Let me offer you a thesis, as clearly as I can do it at this point, so that you may agree or disagree with it. The marrano must, and existentially has no choice but, to invoke a nearness to something without which life would be unlivable. That something is not politics, it is precisely not politics. That is also Antigone’s need, which is not to say that Antigone is a marrana: rather that marranismo is necessarily antigonic in that sense. I think the thought of the ontological difference—the difference between beings, in the usual sense, and Being, which establishes the horizon of appearance and presencing—opens itself essentially as the appeal to that something. That is of course the role of the ontological difference in infrapolitics. And this seems consistent to me with the Heideggerian interpretation of Antigone, in its second manifestation, in the 1942 text we will talk about, as “becoming homely in the unhomely.” “To assume a distance” is an empty gesture, and doubly terrible if that assumption is not already looking for something other than the distance itself. We assume a distance for the sake of a nearness. And the nearness matters the most.
If it is true that the history of thought in the West is a history of the progressive voiding out of Being until, with Hegel, which brings to an end the inception of philosophy started by the Greeks, Being is substance and substance is the subject, and Being becomes the most abstract and general of words, substantial exhaustion turns into a final point of abstraction, and abstraction, having reached a point of no exit, an end, having become aporos, turns into distraction. We live in distracted times, in aporetic times. Reiner Schürmann begins his monumental text, Broken Hegemonies, in reference to Oedipus’ nocturnal knowledge. “The tragic condition” is the specific infrapolitical condition of our aporetic time: “To think is to linger on the conditions in which one is living, to linger on the site where we live. Thus to think is a privilege of that epoch which is ours, provided that the essential fragility of the sovereign referents becomes evident to it” (Schürmann 4, 3). The “singularizing withdrawal” that opened the tragic in pre-metaphysical times through its conflict with “the universalizing impulse” of “political” or historical principles is again with us. Both instances cannot be reconciled through any appeal to higher principles. This “kenosis” of the principle opens a new time of tragic an-archy (4). Founding speech gives way to “insurmountable silence” (17). Ours is a “pathetic site” that once again reveals, against all abstraction, “the tragic condition” of being (532). Infrapolitical marranismo understands and assumes such a condition, dwells in it, as Jimmy or Avery sufficiently show.

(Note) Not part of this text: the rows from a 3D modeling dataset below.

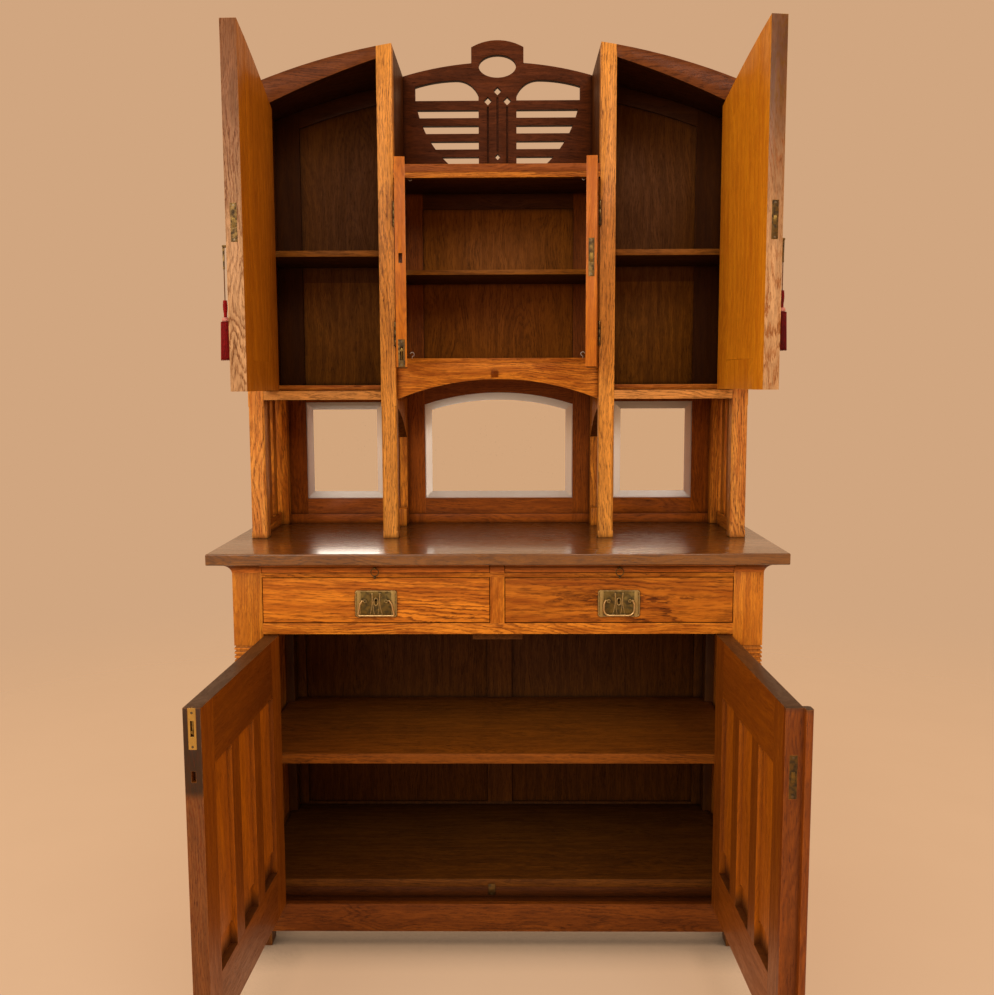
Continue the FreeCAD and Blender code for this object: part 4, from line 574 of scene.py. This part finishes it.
def cabinet_wood():
    """Every fixed wooden node: its finish, the way its grain runs, where it runs otherwise, and its tints."""
    rails_x = [("X", (None, None, (0, 147))), ("X", (None, None, (810, 960)))]
    rails_y = [("Y", (None, (-215, 195), (0, 147))), ("Y", (None, (-215, 195), (810, 960)))]
    frame_back = (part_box("upper_back_frame")[1].y - base_y) / MM
    panel_back = (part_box("upper_back_panels")[1].y - base_y) / MM
    frame_front, panel_front = (FAR_FRONT, frame_back - 5), (FAR_FRONT, panel_back - 2)
    feet = [Tint([(None, None, (0, 200))], (84, 46, 16), 0.9, (150, 60)),
            Tint([((0, 620), (150, 256), (147, 812))], (56, 30, 8), 0.92)]
    # Darker inside faces of the upper walls: partly darker inside wood, partly painted shade inside the
    # cabinets
    inner_walls_wood_and_shade = [Tint([((0, 615), None, (1360, 2300))], (74, 38, 9), 0.9)]
    roof_board = [Tint([(None, None, (1880, 1915))], (146, 76, 22), 0.9)]
    shelf = [Tint([(None, None, (300, 600))], (160, 90, 21), 0.8)]
    riser = [Tint([(None, (-235, -150), (100, 170))], (76, 38, 9), 0.8)]
    # Painted light: the inner posts lightened where the open doors shade them from the lamps
    inner_posts_painted_light = [Tint([((170, 300), None, None)], (255, 174, 68), 0.88)]
    # Lighter rail under the side cabinets: partly the rail's own honey colour, partly painted light where the
    # open doors shade it
    under_rail_honey_and_light = [Tint([(None, None, (1300, 1400))], (255, 178, 92), 0.95)]
    back_panels = [Tint([((0, 206), panel_front, (1400, 1900))], (196, 112, 26), 0.6),
                   # Painted shade: the backs of the side cabinets darker towards their tops
                   Tint([((262, 640), panel_front, (1650, 2300))], (110, 62, 14), 0.8)]
    cabinet_backs = [Tint([((320, 640), frame_front, (1365, 2300))], (70, 38, 9), 0.92),
                     Tint([((0, 206), frame_front, (1500, 1900))], (88, 48, 10), 0.9)]
    plans = {
        "top_board": ("bench", "X", (), ()),
        "cornice_moulding": ("cornice", "X", [("Y", ((626, 700), None, None))], ()),
        "base_stiles": ("stile", "Z", (), feet),
        "base_side_frames": ("front", "Z", rails_y, ()),
        "base_back": ("inner", "Z", rails_x, ()),
        "base_boards": ("inner", "X", (), shelf),
        "plinth_rail": ("plinth", "X", (), riser),
        "drawer_frame": ("front", "X", [("Z", ((0, 17.5), None, (808.5, 918.5)))], ()),
        "runners_and_stops": ("inner", "Y", (), ()),
        "upper_posts": ("post", "Z", (), inner_posts_painted_light),
        "upper_walls": ("front", "Z", (), inner_walls_wood_and_shade),
        "side_arch_rails": ("plinth", "X", (), under_rail_honey_and_light),
        "side_curved_tops": ("roof", "X", (), ()),
        "upper_floors_and_top": ("front", "X", (), roof_board),
        "upper_shelves": ("cabinet", "X", (), ()),
        "centre_arched_rail": ("front", "X", (), ()),
        "upper_back_frame": ("frame", "Z", [("X", ((0, 206), None, None)), ("X", ((321, 540), None, None))],
                             cabinet_backs),
        "upper_back_panels": ("cabinet", "Z", (), back_panels),
        "niche_side_frames": ("front", "Z", [("Y", ((588, 640), (-17, 204), (970, 1016)))], ()),
        "crest_fretwork": ("crest", "X", (), ()),
    }
    for node, (finish, axis, others, tints) in plans.items():
        dress(node, oak(node, finish, axis, others, tints=tints))
        soften(node, CASE_EDGE)


def lower_door_wood(side):
    """Dark frame round three lighter panels, and the aged free edge and top."""
    rails = [("X", ((73, 485), None, (100, 225))), ("X", ((73, 485), None, (650, 790)))]
    panels = [((72, 175), None, (225, 651)), ((226, 330), None, (225, 651)), ((381, 485), None, (225, 651))]
    frame = [((0, 72), None, (0, 800)), ((484, 560), None, (0, 800)), ((175, 227), None, (225, 651)),
             ((329, 382), None, (225, 651)), ((72, 485), None, (0, 226)), ((72, 485), None, (650, 800))]
    edge_reach = 2.2 if side == "left" else 14.0
    edge = [((-14, edge_reach), None, (0, 800))]
    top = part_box("lower_door_" + side)[1].z / MM
    top_face = [(None, None, (top - 0.7, top + 20))]
    tints = [Tint(frame, (134, 71, 10), 0.75), Tint(panels, (206, 118, 14), 0.7),
             # The panels turn darker towards their feet
             Tint(panels, UMBER, 0.75, (268, 232))]
    if side == "left":
        tints.append(Tint(edge, (134, 80, 36), 0.88, grain=0.8))
        tints.append(Tint(edge, (50, 32, 18), 0.92, (600, 622)))
    else:
        tints.append(Tint(edge, (144, 72, 11), 0.88, grain=0.4))
        tints.append(Tint(edge, UMBER, 0.7, (768, 784)))
    tints.append(Tint(top_face, UMBER, 0.9))
    return oak("lower_door_" + side, "door", "Z", rails, hinge="lower_door_" + side + "_hinge", tints=tints)


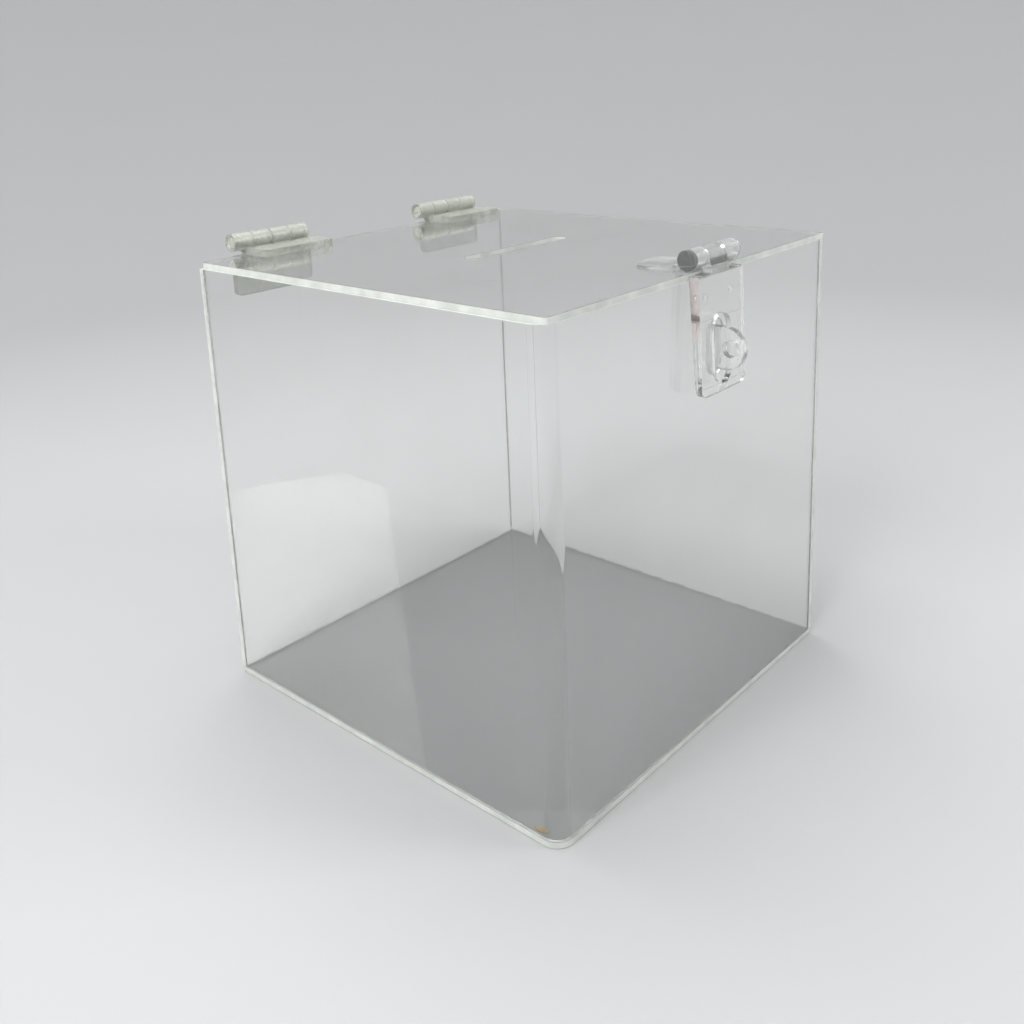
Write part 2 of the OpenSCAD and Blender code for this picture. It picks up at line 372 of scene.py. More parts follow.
class Finish:
    """Base of the finishes: a Principled shader with its coordinates."""

    def start(self, name: str) -> tuple[bpy.types.Material, Graph, bpy.types.Node,
                                        bpy.types.NodeSocket]:
        """Makes an empty material.

        Args:
            name: the material's name.

        Returns:
            The material, its graph, its Principled shader and its object coordinates.
        """
        material = bpy.data.materials.new(name)
        material.use_nodes = True
        material.node_tree.nodes.clear()
        graph = Graph(material.node_tree)
        shader = graph.add("ShaderNodeBsdfPrincipled")
        graph.add("ShaderNodeOutputMaterial", {"Surface": shader.outputs[0]})
        coordinates = graph.add("ShaderNodeTexCoord").outputs["Object"]
        return material, graph, shader, coordinates

    def group(self, graph: Graph, tree: bpy.types.NodeTree,
              inputs: dict[str, object]) -> bpy.types.Node:
        """Places a shared effect in a material.

        Args:
            graph: the material's graph.
            tree: the effect's node group.
            inputs: values or sockets for the group's inputs.

        Returns:
            The group's node.
        """
        return graph.add("ShaderNodeGroup", inputs, node_tree=tree)

    def bump(self, graph: Graph, shader: bpy.types.Node, height: bpy.types.NodeSocket,
             depth: float, strength: float) -> None:
        """Feeds a bump into a shader.

        Args:
            graph: the material's graph.
            shader: the shader that gets it.
            height: the height's socket.
            depth: depth of the bump in metres.
            strength: its strength.
        """
        node = graph.add("ShaderNodeBump", {
            "Height": height, "Distance": depth, "Strength": strength})
        graph.link(node.outputs[0], shader.inputs["Normal"])

    def make_clear(self, shader: bpy.types.Node, transmission: float) -> None:
        """Gives a shader the acrylic's refraction and its share of light let through.

        Args:
            shader: the shader that gets them.
            transmission: share of the light that goes through.
        """
        shader.inputs["IOR"].default_value = ACRYLIC_IOR
        shader.inputs["Transmission Weight"].default_value = transmission


@dataclass(frozen=True)
class ClearAcrylic(Finish):
    """Glossy cast acrylic with hairline scratches and a patchy film."""

    name: str
    colour: Colour = (0.984, 0.993, 0.986)
    film_colour: Colour = (0.955, 0.96, 0.955)
    film: float = 0.03
    low_edge: float = 0.0
    rarity: float = 0.72
    transmission: float = 1.0
    polish: float = 0.004
    scratch_roughness: float = 0.18
    scratch_depth: float = 0.004 * MM
    scratch_strength: float = 0.25

    def build(self, effects: Effects) -> bpy.types.Material:
        """Builds the material.

        Args:
            effects: the shared node groups.

        Returns:
            The material.
        """
        material, graph, shader, where = self.start(self.name)
        lines = self.group(graph, effects.hairlines, {"Vector": where, "Rarity": self.rarity})
        film = self.group(graph, effects.film, {"Vector": where, "Low Edge": self.low_edge})
        colour = graph.blend(film.outputs["Mask"], rgba(self.colour), rgba(self.film_colour))
        graph.link(colour, shader.inputs["Base Color"])
        rough = graph.math("ADD", graph.math("MULTIPLY", film.outputs["Mask"], self.film),
                           graph.math("MULTIPLY", lines.outputs["Mask"],
                                      self.scratch_roughness))
        graph.link(graph.math("ADD", rough, self.polish), shader.inputs["Roughness"])
        self.bump(graph, shader, graph.math("SUBTRACT", 1.0, lines.outputs["Mask"]),
                  self.scratch_depth, self.scratch_strength)
        self.make_clear(shader, self.transmission)
        return material


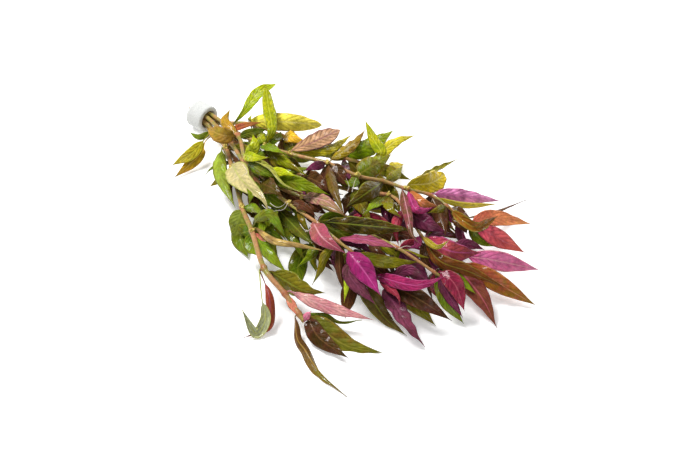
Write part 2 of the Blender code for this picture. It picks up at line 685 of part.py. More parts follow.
def leaf_object(name, rows, collection):
    """A leaf: the sheet of its blade, which ends in points, with a thickness."""
    points = [rows[0][1], *(point for row in rows[1:-1] for point in row), rows[-1][1]]

    def corner(i, j):
        if i == 0:
            return 0
        return len(points) - 1 if i == len(rows) - 1 else 3 * (i - 1) + j + 1

    faces = []
    for i, j in itertools.product(range(len(rows) - 1), (0, 1)):
        ring = (corner(i, j), corner(i, j + 1), corner(i + 1, j + 1), corner(i + 1, j))
        faces.append(tuple(dict.fromkeys(ring)))
    thing = mesh_object(name, points, faces, collection)
    solidify = thing.modifiers.new("Thickness", "SOLIDIFY")
    solidify.thickness = LEAF_THICKNESS * MM
    solidify.offset = 0
    return thing


def stem_object(name, collection):
    """A stem with no leaves: a round section drawn along its axis, thicker at each joint."""
    curve = bpy.data.curves.new(name, "CURVE")
    curve.dimensions = "3D"
    curve.bevel_depth = MM
    curve.bevel_resolution = 1
    curve.use_fill_caps = True
    rings = stem_line(name)
    spline = curve.splines.new("POLY")
    spline.points.add(len(rings) - 1)
    for spot, (point, radius) in zip(spline.points, rings):
        spot.co = (*(point * MM), 1)
        spot.radius = radius
    swept = bpy.data.objects.new(name + "_axis", curve)
    mesh = bpy.data.meshes.new_from_object(swept)
    bpy.data.objects.remove(swept)
    mesh.name = name
    work = bmesh.new()
    work.from_mesh(mesh)
    bmesh.ops.remove_doubles(work, verts=work.verts, dist=1e-6)
    work.to_mesh(mesh)
    work.free()
    thing = bpy.data.objects.new(name, mesh)
    collection.objects.link(thing)
    return thing


def cuff_object(collection, helpers):
    """A ring of foam, bored through and cut flat underneath."""
    bpy.ops.mesh.primitive_cylinder_add(
        vertices=CUFF_SIDES, radius=CUFF_RADIUS * MM, depth=CUFF_LENGTH * MM
    )
    cuff = bpy.context.active_object
    cuff.name = cuff.data.name = "cuff"
    move(cuff, collection)
    bpy.ops.mesh.primitive_cylinder_add(
        vertices=CUFF_SIDES, radius=CUFF_BORE_RADIUS * MM, depth=2 * CUFF_LENGTH * MM
    )
    bore = bpy.context.active_object
    bore.name = bore.data.name = "cuff_bore"
    move(bore, helpers)
    for thing in (cuff, bore):
        thing.location = cuff_centre() * MM
        thing.rotation_euler.y = math.pi / 2
    bpy.ops.mesh.primitive_cube_add(size=2 * CUFF_LENGTH * MM)
    ground = bpy.context.active_object
    ground.name = ground.data.name = "cuff_flat"
    ground.location = cuff_centre() * MM
    ground.location.z = -CUFF_LENGTH * MM
    move(ground, helpers)
    bevel = cuff.modifiers.new("Edge", "BEVEL")
    bevel.width = CUFF_EDGE * MM
    bevel.segments = 1
    bevel.angle_limit = math.radians(60)
    for cutter in (bore, ground):
        cut = cuff.modifiers.new(cutter.name, "BOOLEAN")
        cut.operation = "DIFFERENCE"
        cut.solver = "EXACT"
        cut.object = cutter
    return cuff


def move(thing, collection):
    for other in list(thing.users_collection):
        other.objects.unlink(thing)
    collection.objects.link(thing)


def paint(thing, slot):
    """Gives the object a material of its own, of its slot's colour."""
    material = bpy.data.materials.new(thing.name)
    material.use_nodes = True
    shader = material.node_tree.nodes["Principled BSDF"]
    shader.inputs["Base Color"].default_value = (*SLOTS[slot], 1)
    shader.inputs["Roughness"].default_value = 0.8 if slot == "foam" else 0.3
    shader.inputs["Metallic"].default_value = 0
    material.diffuse_color = (*SLOTS[slot], 1)
    thing.data.materials.clear()
    thing.data.materials.append(material)


def new_collection(name):
    collection = bpy.data.collections.new(name)
    bpy.context.scene.collection.children.link(collection)
    return collection


def main():
    for thing in list(bpy.data.objects):
        bpy.data.objects.remove(thing)
    plant = new_collection("alternanthera_reineckii")
    helpers = new_collection("helpers")

    blades = settled()
    parts = [cuff_object(plant, helpers)]
    paint(parts[0], "foam")
    stems = {name: stem_object(name, plant) for name in STEMS}
    for name, stem in stems.items():
        paint(stem, "stem")
        parts.append(stem)
    for one in LEAVES:
        if one.is_young:
            young_leaf = leaf_object(one.stem + "_" + one.name, blades[one.name], helpers)
            union = stems[one.stem].modifiers.new(one.name, "BOOLEAN")
            union.operation = "UNION"
            union.solver = "EXACT"
            union.object = young_leaf
        else:
            own_leaf = leaf_object(one.name, blades[one.name], plant)
            paint(own_leaf, one.slot)
            parts.append(own_leaf)
    for thing in helpers.objects:
        thing.hide_render = True
        thing.display_type = "WIRE"

    bpy.context.view_layer.update()
    depsgraph = bpy.context.evaluated_depsgraph_get()
    corners = []
    for thing in parts:
        mesh = thing.evaluated_get(depsgraph).to_mesh()
        corners += [thing.matrix_world @ vertex.co for vertex in mesh.vertices]
    low = [min(corner[axis] for corner in corners) for axis in range(3)]
    high = [max(corner[axis] for corner in corners) for axis in range(3)]
    middle = bpy.data.objects.new("middle", None)
    middle.location = (-(low[0] + high[0]) / 2, -(low[1] + high[1]) / 2, -low[2])
    helpers.objects.link(middle)
    for thing in (*plant.objects, *helpers.objects):
        if thing is not middle:
            thing.parent = middle


main()
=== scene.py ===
"""The looks of a bunch of Alternanthera reineckii that lies on a pale floor.

Every stem and leaf of the model is made again here, finer and in its own colours, on the same
plan. Lengths are in millimetres until a mesh is made, which is in metres.
"""

import itertools
import math
import random
from typing import NamedTuple

import bmesh
import bpy
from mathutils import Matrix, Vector, noise
from mathutils.bvhtree import BVHTree


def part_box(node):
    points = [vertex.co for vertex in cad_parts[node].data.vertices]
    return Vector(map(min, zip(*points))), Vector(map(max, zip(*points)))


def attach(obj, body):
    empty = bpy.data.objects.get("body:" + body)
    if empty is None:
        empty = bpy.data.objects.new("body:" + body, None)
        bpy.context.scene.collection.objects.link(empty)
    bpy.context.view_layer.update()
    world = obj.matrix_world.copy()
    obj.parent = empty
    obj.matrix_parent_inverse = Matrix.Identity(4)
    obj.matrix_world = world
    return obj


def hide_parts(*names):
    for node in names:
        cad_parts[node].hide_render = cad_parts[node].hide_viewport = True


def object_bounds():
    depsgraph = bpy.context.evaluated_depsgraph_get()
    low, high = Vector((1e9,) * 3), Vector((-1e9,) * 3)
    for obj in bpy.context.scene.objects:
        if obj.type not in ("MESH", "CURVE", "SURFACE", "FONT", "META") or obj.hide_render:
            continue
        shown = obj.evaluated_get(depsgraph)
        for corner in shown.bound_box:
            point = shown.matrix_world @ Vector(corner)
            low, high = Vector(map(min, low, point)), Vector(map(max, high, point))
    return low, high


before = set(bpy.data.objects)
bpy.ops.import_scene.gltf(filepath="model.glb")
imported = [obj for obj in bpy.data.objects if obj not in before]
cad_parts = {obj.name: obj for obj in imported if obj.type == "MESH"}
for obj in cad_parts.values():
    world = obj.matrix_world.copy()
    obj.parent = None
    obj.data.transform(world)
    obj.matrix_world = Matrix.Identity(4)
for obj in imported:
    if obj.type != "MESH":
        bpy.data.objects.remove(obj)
cad_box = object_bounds()

bl_info = {
    "name": "Aquarium plant bunch",
    "version": (1, 0, 0),
    "blender": (4, 5, 0),
    "location": "View3D > Sidebar > Bunch",
    "description": "Makes a bunch of red and green aquarium plant stems in a foam cuff",
    "category": "Object",
}

MM = 0.001

# The places of joints and leaves are drawn as one fixed eye sees them: a number of steps across
# and down a view that is 700 steps wide and 466 high, and a height above the surface.
VIEW_CENTRE = (350, 233)
STEPS_PER_RADIAN = 1653
EYE_DISTANCE = 1020
EYE_AZIMUTH = math.radians(40)
EYE_ELEVATION = math.radians(40)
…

In the astonishing pages of Hölderlin’s Hymn ‘The Ister” (1942) where Heidegger reframes, in what I will considerately call an anti- or non-Nazi sense, the interpretation of the first choral ode of Antigone he had offered in Introduction to Metaphysics (1935), he speaks about the polis as the site of a turning-counterturning that organizes the historical existence of the human being: “Perhaps the polis is that realm and locale around which everything question-worthy and uncanny turns in an exceptional sense. The polis is polos, that is, the pole, the swirl [Wirbel] in which and around which everything turns.” (Hölderlin 81). For Heidegger the polis, as “the site of being homely in the midst of beings as a whole” (82), is also the site of a counterturning: “what properly characterizes the unhomely is a counterturning that belongs intrinsically to its essence” (84). The polis: the homely-unhomely site, the originary site, the founding site of any and all historical appropriation, and by the same token of any and all historical disappropriation. But this means that “the polis is and remains what is properly worthy of question in the strict sense of the word, that is, not simply something questionable for any question whatsoever, but that with which meditation proper, the highest and most extensive, is concerned” (85).
It is here that Heidegger pronounces some fateful words we have not yet thought through. There is no politics without the polis, and yet the essence of the polis is not political. There is a difference, uncanny in nature, between the polis and the political, and yet that difference is also a logical one. This is the logic: “if ‘the political’ is that which belongs to the polis, and therefore is essentially dependent upon the polis, then the essence of the polis can never be determined in terms of the political, just as the ground can never be explained or derived from the consequence” (85). What determines the essence of the polis? Politics cannot explain the polis, even if the polis determines the political. The political may have always already started, but the polis finds its beginning, its origin, in a realm that cannot be reduced to the political. This region, this site prior to any site, this chora, is the originary site of the nearness, hence also the possibility itself of any distance whatsoever.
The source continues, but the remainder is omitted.